### DATA LINES
"""
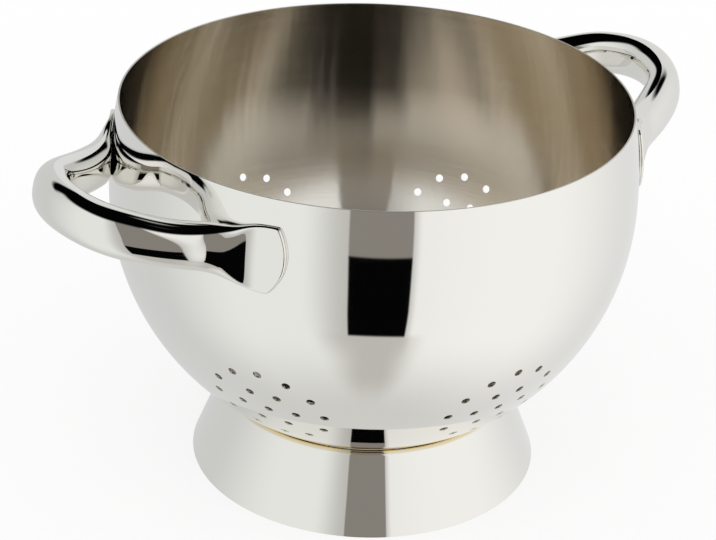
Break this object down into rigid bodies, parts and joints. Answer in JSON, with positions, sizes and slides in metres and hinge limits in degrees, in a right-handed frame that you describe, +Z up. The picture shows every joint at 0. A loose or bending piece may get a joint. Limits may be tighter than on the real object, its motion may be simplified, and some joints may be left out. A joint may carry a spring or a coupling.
{
  "type": "colander",
  "caption": "Deep round colander of stainless steel on a flared foot ring, with rosettes of drain holes and a welded loop handle on each side.",
  "frame": {"origin": "centre of the circle on which the foot ring stands", "axes": "+Z up along the bowl's axis, +X from the bowl's axis to the middle of the right handle"},
  "size_m": [0.3454, 0.2494, 0.1885],
  "materials": {
    "bowl_steel": "mirror polished outside, brushed round and round inside",
    "foot_steel": "mirror polished",
    "handle_steel": "mirror polished"
  },
  "bodies": {
    "root": {"bowl": "bowl_steel", "foot_ring": "foot_steel", "handle_left": "handle_steel", "handle_right": "handle_steel"}
  },
  "joints": []
}
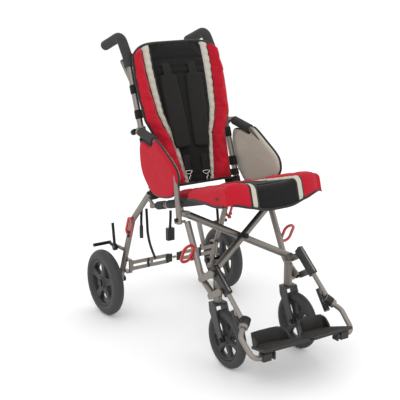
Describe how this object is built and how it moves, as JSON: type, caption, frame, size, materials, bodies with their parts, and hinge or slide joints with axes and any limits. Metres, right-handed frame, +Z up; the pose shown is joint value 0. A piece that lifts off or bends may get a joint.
"""
### GOAL OF THE EXERCISE
Repeat the records above exactly, leaving none out.

### FINAL ANSWER
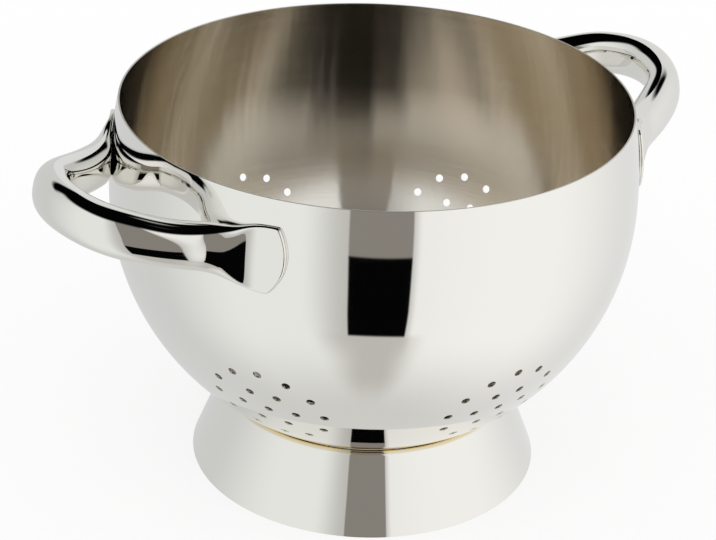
Break this object down into rigid bodies, parts and joints. Answer in JSON, with positions, sizes and slides in metres and hinge limits in degrees, in a right-handed frame that you describe, +Z up. The picture shows every joint at 0. A loose or bending piece may get a joint. Limits may be tighter than on the real object, its motion may be simplified, and some joints may be left out. A joint may carry a spring or a coupling.
{
  "type": "colander",
  "caption": "Deep round colander of stainless steel on a flared foot ring, with rosettes of drain holes and a welded loop handle on each side.",
  "frame": {"origin": "centre of the circle on which the foot ring stands", "axes": "+Z up along the bowl's axis, +X from the bowl's axis to the middle of the right handle"},
  "size_m": [0.3454, 0.2494, 0.1885],
  "materials": {
    "bowl_steel": "mirror polished outside, brushed round and round inside",
    "foot_steel": "mirror polished",
    "handle_steel": "mirror polished"
  },
  "bodies": {
    "root": {"bowl": "bowl_steel", "foot_ring": "foot_steel", "handle_left": "handle_steel", "handle_right": "handle_steel"}
  },
  "joints": []
}
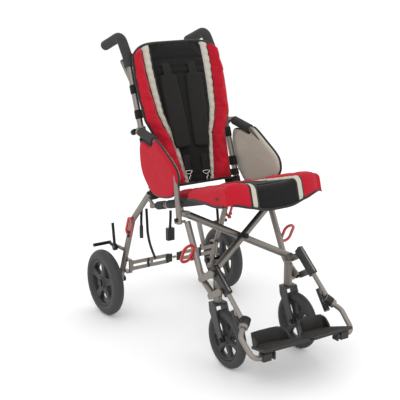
Describe how this object is built and how it moves, as JSON: type, caption, frame, size, materials, bodies with their parts, and hinge or slide joints with axes and any limits. Metres, right-handed frame, +Z up; the pose shown is joint value 0. A piece that lifts off or bends may get a joint.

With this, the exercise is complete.